Your objective:
Where a line contains the string "objects", copy that line.

Collected material:
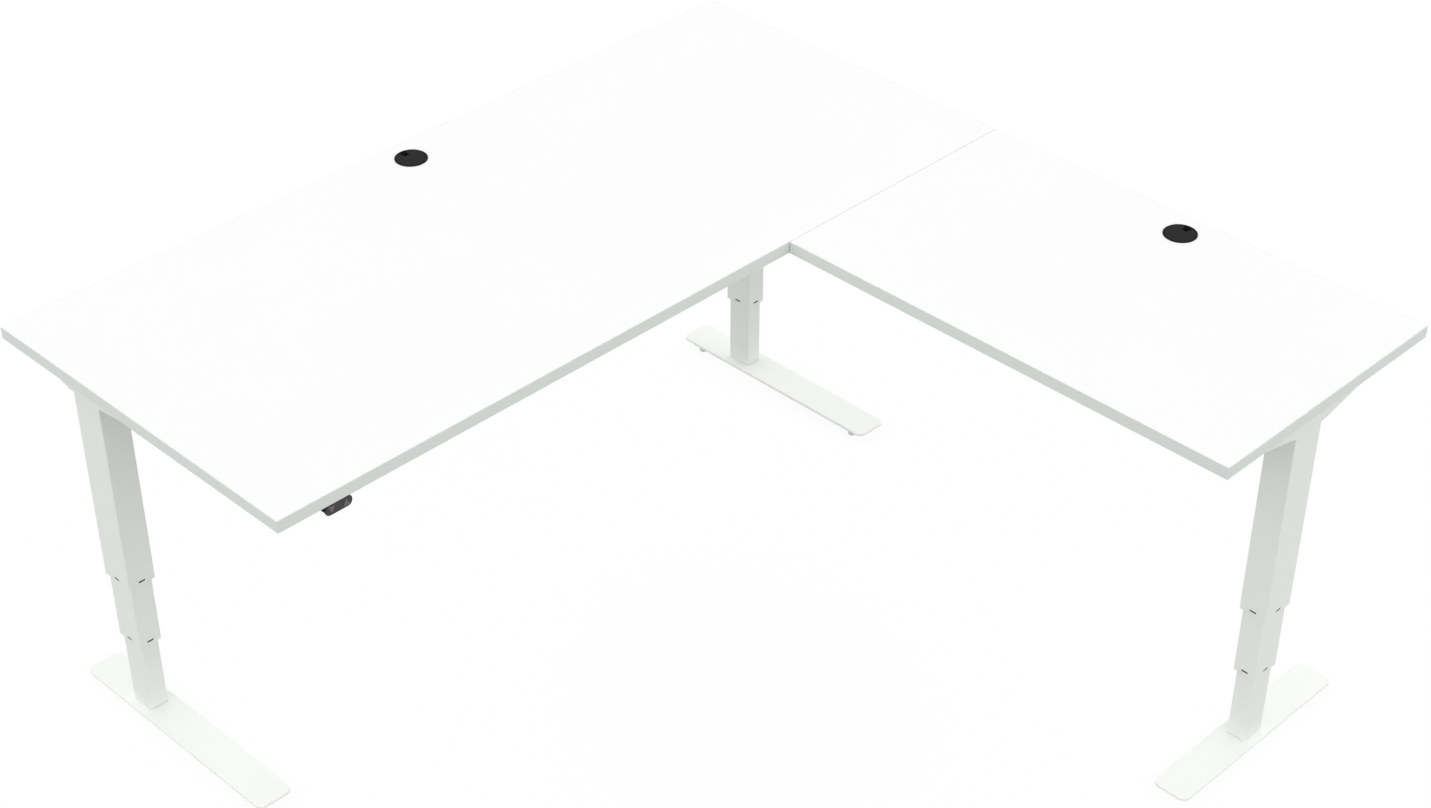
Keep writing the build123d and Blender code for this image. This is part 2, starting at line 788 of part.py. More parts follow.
def end_plate(plane, height, neck):
    """Plate across the ends of a pair of rails, with bolt holes and a hole for a motor's neck."""
    with BuildSketch(plane) as outline:
        with Locations((0, underside - height / 2)):
            Rectangle(end_plate_width, height)
        with Locations(*bolt_places):
            Circle(bolt_diameter / 2 + hole_clearance, mode=Mode.SUBTRACT)
        if neck:
            with Locations((0, motor_axis_z)):
                Circle(motor_neck_diameter / 2 + hole_clearance, mode=Mode.SUBTRACT)
    extrude(outline.sketch, amount=plate_thickness)


with BuildPart() as rail_end_plates:
    for leg in legs:
        end_plate(leg.inner_plane(arm_outer / 2), end_plate_drop, neck=True)
    end_plate(tee_plane, end_plate_drop, neck=False)
save(rail_end_plates, "rail_end_plates")


with BuildPart() as frame_bolts:
    for leg in legs:
        bolt_length = arm_sheet + plate_thickness + bolt_nut_height + bolt_end
        for place in bolt_places:
            head_start = leg.inner_plane(arm_inner / 2 - bolt_head_height)
            hexagon(head_start, place, bolt_head_flats, bolt_head_height)
            rod(leg.inner_plane(arm_inner / 2), bolt_diameter, bolt_length, place)
            hexagon(leg.inner_plane(rail_start), place, bolt_head_flats, bolt_nut_height)
        # Countersunk screws hold each gear housing up against its arm.
        for place in head_screw_places:
            head_face = leg.plane_down(underside)
            countersunk(head_face, place, head_screw_head, head_screw_diameter, head_screw_length)
            hexagon(head_face, place, head_screw_socket, head_socket_depth, Mode.SUBTRACT)
    for place in bolt_places:
        head_plane = tee_plane.offset(plate_thickness)
        hexagon(head_plane, place, bolt_head_flats, bolt_head_height)
        rod(head_plane, bolt_diameter, -(plate_thickness + rail_wall + bolt_nut_height), place)
save(frame_bolts, "frame_bolts")

with BuildPart() as joining_plates:
    for x in joining_plate_xs:
        with BuildSketch(Plane.XY.offset(underside - plate_thickness)):
            with Locations((x, seam_y)):
                RectangleRounded(joining_plate_width, joining_plate_length, plate_corner)
        extrude(amount=plate_thickness)
    for x, y in joining_screws:
        sheet_hole(x, y, plate_thickness)
save(joining_plates, "joining_plates")

with BuildPart() as top_screws:
    for (x, y), sheet in main_board_screws + extension_board_screws:
        wood_screw(x, y, underside - sheet)
save(top_screws, "top_screws")


# ---------------------------------------------------------------- feet
for leg in legs:
    foot_length = leg.front_reach + leg.rear_reach
    foot_middle = (leg.front_reach - leg.rear_reach) / 2
    below = Plane(origin=(leg.x, leg.y, floor_gap), x_dir=leg.along, z_dir=up)
    with BuildPart() as foot_plate:
        with BuildSketch(below):
            with Locations((foot_middle, 0)):
                RectangleRounded(foot_length, foot_width, foot_corner)
        extrude(amount=foot_thickness)
        chamfer(foot_plate.edges().group_by(Axis.Z)[-1], foot_edge)
        for u in (-foot_screw_spread, foot_screw_spread):
            countersunk(
                below, (u, 0), foot_screw_head, foot_screw_diameter, foot_thickness,
                hole_clearance, Mode.SUBTRACT,
            )
        stud_hole = leveller_stud + 2 * hole_clearance
        for name, u, v in leg.levellers():
            rod(below, stud_hole, foot_thickness - leveller_skin, (u, v), Mode.SUBTRACT)
    save(foot_plate, f"{leg.name}_foot_plate")

# A strip welded under the frame's side of each plate, with a nut welded on for each levelling foot.
with BuildPart() as foot_stiffeners:
    for leg in legs:
        front = leg.front_reach - leg.front_stiffener_gap
        rear = leg.rear_reach - leg.rear_stiffener_gap
        across = leg.inner_side * (foot_width / 2 - stiffener_inset - stiffener_width / 2)
        with BuildSketch(leg.plane(stiffener_bottom)) as strip:
            with Locations(((front - rear) / 2, across)):
                Rectangle(front + rear, stiffener_width)
        extrude(strip.sketch, amount=stiffener_thickness)
        for name, u, v in leg.levellers():
            upright_rod(leg, boss_diameter, boss_bottom, stiffener_bottom, (u, v))
            stud_hole = leveller_stud + 2 * hole_clearance
            upright_rod(leg, stud_hole, boss_bottom, floor_gap, (u, v), Mode.SUBTRACT)
save(foot_stiffeners, "foot_stiffeners")

# Each inner tube's rim stands on the thin flange of its base block, which leaves a fine gap round it.
with BuildPart() as tube_base_blocks:
    for leg in legs:
        prism(leg, inner_section.inset(base_flange_inset), foot_top, inner_bottom)
        prism(leg, inner_section.inset(tube_wall + base_block_fit), foot_top, block_top)
        for u in (-foot_screw_spread, foot_screw_spread):
            hole = foot_screw_diameter + 2 * hole_clearance
            upright_rod(leg, hole, foot_top, block_top, (u, 0), Mode.SUBTRACT)
save(tube_base_blocks, "tube_base_blocks")

with BuildPart() as foot_screws:
    for leg in legs:
        for u in (-foot_screw_spread, foot_screw_spread):
            head_face = leg.plane(floor_gap)
            countersunk(head_face, (u, 0), foot_screw_head, foot_screw_diameter, foot_screw_length)
            hexagon(head_face, (u, 0), foot_screw_socket, foot_socket_depth, Mode.SUBTRACT)
save(foot_screws, "foot_screws")

for leg in legs:
    for name, u, v in leg.levellers():
        with BuildPart() as leveller:
            upright_rod(leg, leveller_diameter, 0, leveller_height, (u, v))
            chamfer(leveller.edges().group_by(Axis.Z)[0], leveller_edge)
            stud_top = foot_top - leveller_skin - leveller_end_gap
            upright_rod(leg, leveller_stud, leveller_height, stud_top, (u, v))
        save(leveller, f"{leg.name}_{name}_leveller")


# ---------------------------------------------------------------- handset
def handset_plane(depth):
    """Upright plane parallel to the handset's face, this far behind it, x to the right and y up."""
    origin = (handset_x, handset_face_y + depth, handset_z)
    return Plane(origin=origin, x_dir=(1, 0, 0), z_dir=(0, -1, 0))


def arrow(plane, across, points_up, margin=0.0):
    """Outline of a button's arrow, its middle this far to the right of the handset's, grown by a
    margin."""
    tip = button_height / 2 if points_up else -button_height / 2
    with BuildSketch(plane) as outline:
        Polygon(
            (across - button_width / 2, -tip), (across + button_width / 2, -tip), (across, tip),
            align=None,
        )
        fillet(outline.vertices(), button_corner)
        if margin:
            offset(amount=margin)
    return outline.sketch


buttons = (("down_button", -button_spread, False), ("up_button", button_spread, True))
body_length = handset_length - 2 * handset_lip
body_height = handset_height - 2 * handset_lip
cavity_length = body_length - 2 * handset_wall
cavity_height = body_height - 2 * handset_wall
stem_end = handset_front + button_flange_depth + button_stem_length
switch_front = stem_end + button_travel
handset_board_front = switch_front + switch_plunger_height + switch_height

# The face stands a little proud of the body all round; ears behind it take the screws into the top.
with BuildPart() as handset_housing:
    with BuildSketch(handset_plane(0)):
        SlotOverall(handset_length, handset_height)
    extrude(amount=-handset_front)
    chamfer(handset_housing.edges().group_by(Axis.Y)[0], handset_bevel)
    with BuildSketch(handset_plane(handset_front)):
        SlotOverall(body_length, body_height)
    extrude(amount=-(handset_depth - handset_cover - handset_front))
    with BuildSketch(Plane.XY.offset(underside - ear_thickness)):
        with Locations((handset_x, ear_centre_y)):
            RectangleRounded(handset_length + 2 * ear_reach, ear_depth, ear_thickness)
        with Locations(*handset_screws):
            Circle(wood_screw_diameter / 2 + hole_clearance, mode=Mode.SUBTRACT)
    extrude(amount=ear_thickness)
    with BuildSketch(handset_plane(handset_front)):
        SlotOverall(cavity_length, cavity_height)
    extrude(amount=-handset_depth, mode=Mode.SUBTRACT)
    for name, across, points_up in buttons:
        opening = arrow(handset_plane(0), across, points_up, button_gap)
        extrude(opening, amount=-handset_front, mode=Mode.SUBTRACT)
save(handset_housing, "handset_housing")

with BuildPart() as handset_back_cover:
    with BuildSketch(handset_plane(handset_depth)):
        SlotOverall(body_length, body_height)
        Circle(handset_gland / 2, mode=Mode.SUBTRACT)
    extrude(amount=handset_cover)
save(handset_back_cover, "handset_back_cover")

# The circuit board fills the handset's cross-section; each button's stem presses its switch.
with BuildPart() as handset_board:
    with BuildSketch(handset_plane(handset_board_front)):
        SlotOverall(cavity_length, cavity_height)
    extrude(amount=-handset_board_thickness)
    for name, across, points_up in buttons:
        with BuildSketch(handset_plane(handset_board_front)):
            with Locations((across, 0)):
                Rectangle(switch_size, switch_size)
        extrude(amount=switch_height)
        plunger_reach = switch_height + switch_plunger_height
        rod(handset_plane(handset_board_front), switch_plunger, plunger_reach, (across, 0))
save(handset_board, "handset_board")

for name, across, points_up in buttons:
    with BuildPart() as button:
        face = arrow(handset_plane(-button_proud), across, points_up)
        extrude(face, amount=-(button_proud + handset_front))
        chamfer(button.edges().group_by(Axis.Y)[0], button_bevel)
        with BuildSketch(handset_plane(handset_front)):
            add(arrow(Plane.XY, across, points_up, button_flange))
            SlotOverall(
                cavity_length - 2 * button_gap, cavity_height - 2 * button_gap, mode=Mode.INTERSECT
            )
        extrude(amount=-button_flange_depth)
        rod(handset_plane(handset_front), button_stem, -(stem_end - handset_front), (across, 0))
    save(button, name)


# ---------------------------------------------------------------- control box
with BuildPart() as control_box:
    with BuildSketch(Plane.XY.offset(underside - box_height)):
        with Locations((0, box_y)):
            RectangleRounded(box_length, box_depth, box_corner)
    extrude(amount=box_height)
    with BuildSketch(Plane.XY.offset(underside - box_ear_thickness)):
        for x, y in box_screws:
            with Locations((x * box_length / 2 / box_ear_x, y)):
                RectangleRounded(2 * box_ear_reach, box_ear_width, plate_corner)
    extrude(amount=box_ear_thickness)
    for x, y in box_screws:
        sheet_hole(x, y, box_ear_thickness)
    front_face = Plane(origin=(0, box_y - box_depth / 2, box_z), x_dir=(1, 0, 0), z_dir=(0, -1, 0))
    with BuildSketch(front_face):
        with GridLocations(socket_pitch, 0, socket_count, 1):
            Rectangle(socket_width, socket_height)
        with Locations((inlet_offset, 0)):
            Rectangle(inlet_width, inlet_height)
    extrude(amount=-socket_depth, mode=Mode.SUBTRACT)
save(control_box, "control_box")
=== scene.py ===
"""Dresses the corner desk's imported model: the room and camera, then each piece from the floor up."""
import math

import bmesh
import bpy
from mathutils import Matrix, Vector


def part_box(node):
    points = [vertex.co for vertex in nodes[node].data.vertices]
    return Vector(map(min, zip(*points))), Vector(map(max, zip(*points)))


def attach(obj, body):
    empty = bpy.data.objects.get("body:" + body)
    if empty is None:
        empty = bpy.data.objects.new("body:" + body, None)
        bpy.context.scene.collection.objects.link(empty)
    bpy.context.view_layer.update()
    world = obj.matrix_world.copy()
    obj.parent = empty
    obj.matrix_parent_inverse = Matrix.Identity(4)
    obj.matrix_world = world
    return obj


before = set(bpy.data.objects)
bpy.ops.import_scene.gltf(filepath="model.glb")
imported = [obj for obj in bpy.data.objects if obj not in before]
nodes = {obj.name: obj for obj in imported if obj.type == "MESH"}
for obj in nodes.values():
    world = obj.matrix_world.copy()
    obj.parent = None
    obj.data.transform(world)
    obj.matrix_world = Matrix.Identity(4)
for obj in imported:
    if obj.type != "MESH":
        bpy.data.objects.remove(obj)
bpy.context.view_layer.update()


# ---------------------------------------------------------------- room and camera
# A bare studio: a soft white dome of light, brightest half way up, over a large pale floor sheet,
# which goes on to the horizon as white and keeps a faint shadow under the desk.
class Wire:
    """A shader output that can stand in a sum; each operator adds its own Math node."""

    def __init__(self, plan, socket):
        self.plan = plan
        self.socket = socket

    def __add__(self, other):
        return self.plan.math("ADD", self, other)

    def __sub__(self, other):
        return self.plan.math("SUBTRACT", self, other)

    def __rsub__(self, other):
        return self.plan.math("SUBTRACT", other, self)

    def __mul__(self, other):
        return self.plan.math("MULTIPLY", self, other)

    def __truediv__(self, other):
        return self.plan.math("DIVIDE", self, other)

    def __gt__(self, other):
        return self.plan.math("GREATER_THAN", self, other)

    def __lt__(self, other):
        return self.plan.math("LESS_THAN", self, other)

    def __abs__(self):
        return self.plan.math("ABSOLUTE", self)

    __radd__ = __add__
    __rmul__ = __mul__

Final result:
    empty = bpy.data.objects.get("body:" + body)
        empty = bpy.data.objects.new("body:" + body, None)
        bpy.context.scene.collection.objects.link(empty)
before = set(bpy.data.objects)
imported = [obj for obj in bpy.data.objects if obj not in before]
        bpy.data.objects.remove(obj)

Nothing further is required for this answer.